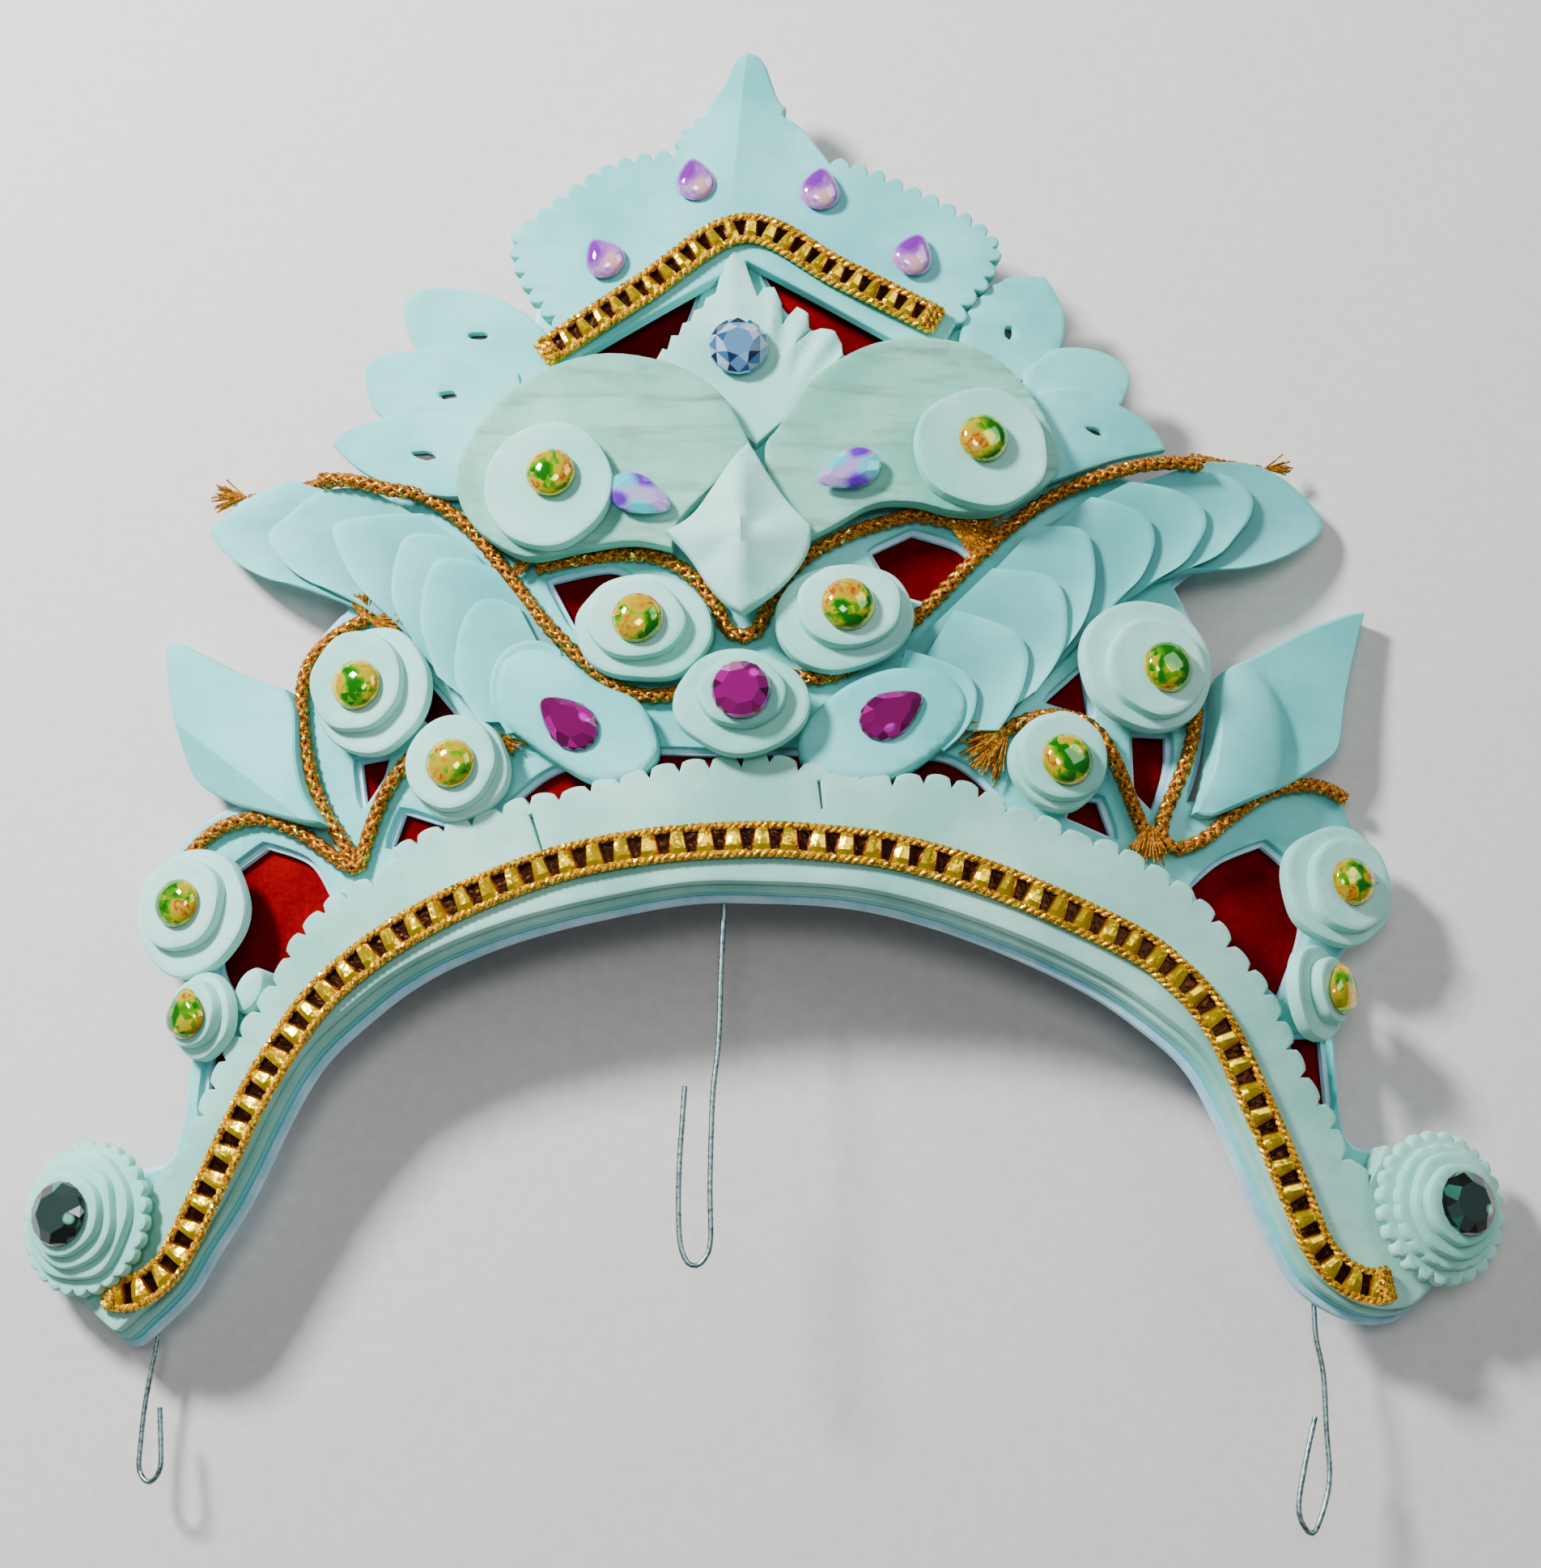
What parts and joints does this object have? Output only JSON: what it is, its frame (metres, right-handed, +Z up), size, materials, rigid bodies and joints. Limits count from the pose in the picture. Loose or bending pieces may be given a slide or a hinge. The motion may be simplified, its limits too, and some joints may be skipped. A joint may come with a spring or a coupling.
{
  "type": "bridal crown",
  "caption": "Carved pith bridal crown with an arched forehead band, gold trim and cords, winged scrollwork, cut-glass stones and wire hooks, lying on its back.",
  "frame": {"origin": "centre of the bounding box on the surface that the crown lies on", "axes": "+Z up from the surface through the face of the crown, +Y towards the crest, +X to the right of the face"},
  "size_m": [0.2482, 0.253, 0.0369],
  "materials": {
    "pith": "dry carved sola pith, white and matt",
    "card": "white card with a bluish cast",
    "crimson_paper": "deep red glazed paper",
    "gold_foil": "folded gold foil ribbon between twisted cords",
    "gold_cord": "braided amber and gold cord",
    "steel_wire": "dull galvanised wire",
    "rainbow_glass": "foil-backed cut stone with a green and gold sheen",
    "lilac_glass": "foil-backed lilac cut stone",
    "purple_glass": "foil-backed magenta cut stone",
    "clear_glass": "foil-backed clear cut stone"
  },
  "bodies": {
    "root": {"backing_sheet": "crimson_paper", "scroll_frame": "card", "forehead_band": "pith", "crest": "pith", "fan_leaf": "pith", "leaves_left": "pith", "leaves_right": "pith", "petal_left": "pith", "petal_right": "pith", "centre_kite": "pith", "side_kite_left": "pith", "side_kite_right": "pith", "wing_left": "pith", "wing_right": "pith", "inner_stack_left": "pith", "inner_stack_right": "pith", "centre_stack": "pith", "upper_stack_left": "pith", "upper_stack_right": "pith", "mid_stack_left": "pith", "mid_stack_right": "pith", "outer_stack_left": "pith", "outer_stack_right": "pith", "small_stack_left": "pith", "small_stack_right": "pith", "end_rosette_left": "pith", "end_rosette_right": "pith", "band_trim": "gold_foil", "crest_trim": "gold_foil", "v_cord": "gold_cord", "wing_cord": "gold_cord", "side_cord_left": "gold_cord", "side_cord_right": "gold_cord", "hook_centre": "steel_wire", "hook_left": "steel_wire", "hook_right": "steel_wire", "crest_pear_1": "lilac_glass", "crest_pear_2": "lilac_glass", "crest_pear_3": "lilac_glass", "crest_pear_4": "lilac_glass", "petal_pear_left": "lilac_glass", "petal_pear_right": "lilac_glass", "fan_stone": "clear_glass", "end_stone_left": "clear_glass", "end_stone_right": "clear_glass", "wing_pear_left": "purple_glass", "wing_pear_right": "purple_glass", "centre_stone": "purple_glass", "petal_stone_left": "rainbow_glass", "petal_stone_right": "rainbow_glass", "inner_stone_left": "rainbow_glass", "inner_stone_right": "rainbow_glass", "upper_stone_left": "rainbow_glass", "upper_stone_right": "rainbow_glass", "mid_stone_left": "rainbow_glass", "mid_stone_right": "rainbow_glass", "outer_stone_left": "rainbow_glass", "outer_stone_right": "rainbow_glass", "small_stone_left": "rainbow_glass", "small_stone_right": "rainbow_glass"}
  },
  "joints": []
}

########

### THE REQUEST
Repeat the data above, word for word.

### EXPECTED ANSWER
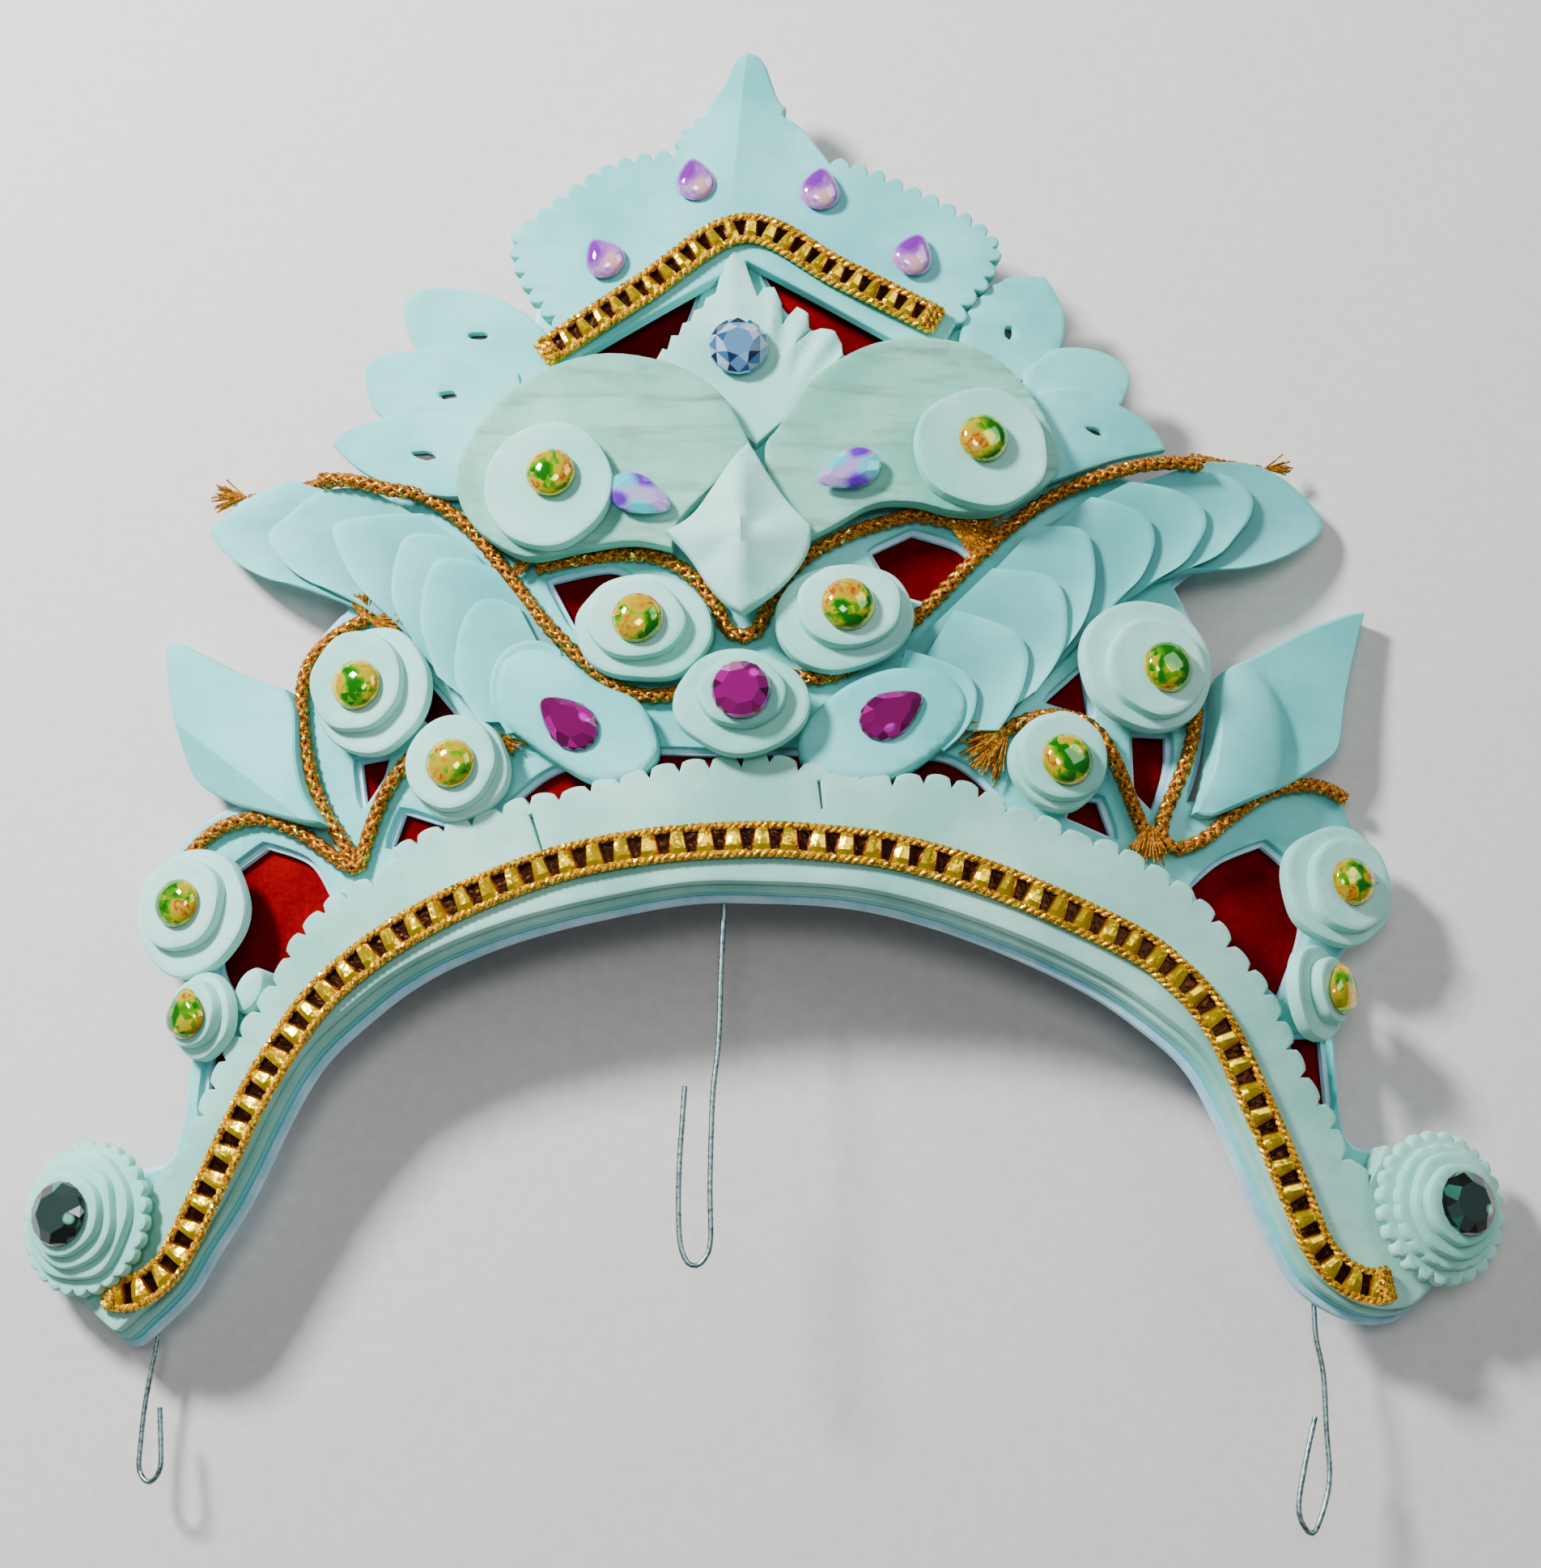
What parts and joints does this object have? Output only JSON: what it is, its frame (metres, right-handed, +Z up), size, materials, rigid bodies and joints. Limits count from the pose in the picture. Loose or bending pieces may be given a slide or a hinge. The motion may be simplified, its limits too, and some joints may be skipped. A joint may come with a spring or a coupling.
{
  "type": "bridal crown",
  "caption": "Carved pith bridal crown with an arched forehead band, gold trim and cords, winged scrollwork, cut-glass stones and wire hooks, lying on its back.",
  "frame": {"origin": "centre of the bounding box on the surface that the crown lies on", "axes": "+Z up from the surface through the face of the crown, +Y towards the crest, +X to the right of the face"},
  "size_m": [0.2482, 0.253, 0.0369],
  "materials": {
    "pith": "dry carved sola pith, white and matt",
    "card": "white card with a bluish cast",
    "crimson_paper": "deep red glazed paper",
    "gold_foil": "folded gold foil ribbon between twisted cords",
    "gold_cord": "braided amber and gold cord",
    "steel_wire": "dull galvanised wire",
    "rainbow_glass": "foil-backed cut stone with a green and gold sheen",
    "lilac_glass": "foil-backed lilac cut stone",
    "purple_glass": "foil-backed magenta cut stone",
    "clear_glass": "foil-backed clear cut stone"
  },
  "bodies": {
    "root": {"backing_sheet": "crimson_paper", "scroll_frame": "card", "forehead_band": "pith", "crest": "pith", "fan_leaf": "pith", "leaves_left": "pith", "leaves_right": "pith", "petal_left": "pith", "petal_right": "pith", "centre_kite": "pith", "side_kite_left": "pith", "side_kite_right": "pith", "wing_left": "pith", "wing_right": "pith", "inner_stack_left": "pith", "inner_stack_right": "pith", "centre_stack": "pith", "upper_stack_left": "pith", "upper_stack_right": "pith", "mid_stack_left": "pith", "mid_stack_right": "pith", "outer_stack_left": "pith", "outer_stack_right": "pith", "small_stack_left": "pith", "small_stack_right": "pith", "end_rosette_left": "pith", "end_rosette_right": "pith", "band_trim": "gold_foil", "crest_trim": "gold_foil", "v_cord": "gold_cord", "wing_cord": "gold_cord", "side_cord_left": "gold_cord", "side_cord_right": "gold_cord", "hook_centre": "steel_wire", "hook_left": "steel_wire", "hook_right": "steel_wire", "crest_pear_1": "lilac_glass", "crest_pear_2": "lilac_glass", "crest_pear_3": "lilac_glass", "crest_pear_4": "lilac_glass", "petal_pear_left": "lilac_glass", "petal_pear_right": "lilac_glass", "fan_stone": "clear_glass", "end_stone_left": "clear_glass", "end_stone_right": "clear_glass", "wing_pear_left": "purple_glass", "wing_pear_right": "purple_glass", "centre_stone": "purple_glass", "petal_stone_left": "rainbow_glass", "petal_stone_right": "rainbow_glass", "inner_stone_left": "rainbow_glass", "inner_stone_right": "rainbow_glass", "upper_stone_left": "rainbow_glass", "upper_stone_right": "rainbow_glass", "mid_stone_left": "rainbow_glass", "mid_stone_right": "rainbow_glass", "outer_stone_left": "rainbow_glass", "outer_stone_right": "rainbow_glass", "small_stone_left": "rainbow_glass", "small_stone_right": "rainbow_glass"}
  },
  "joints": []
}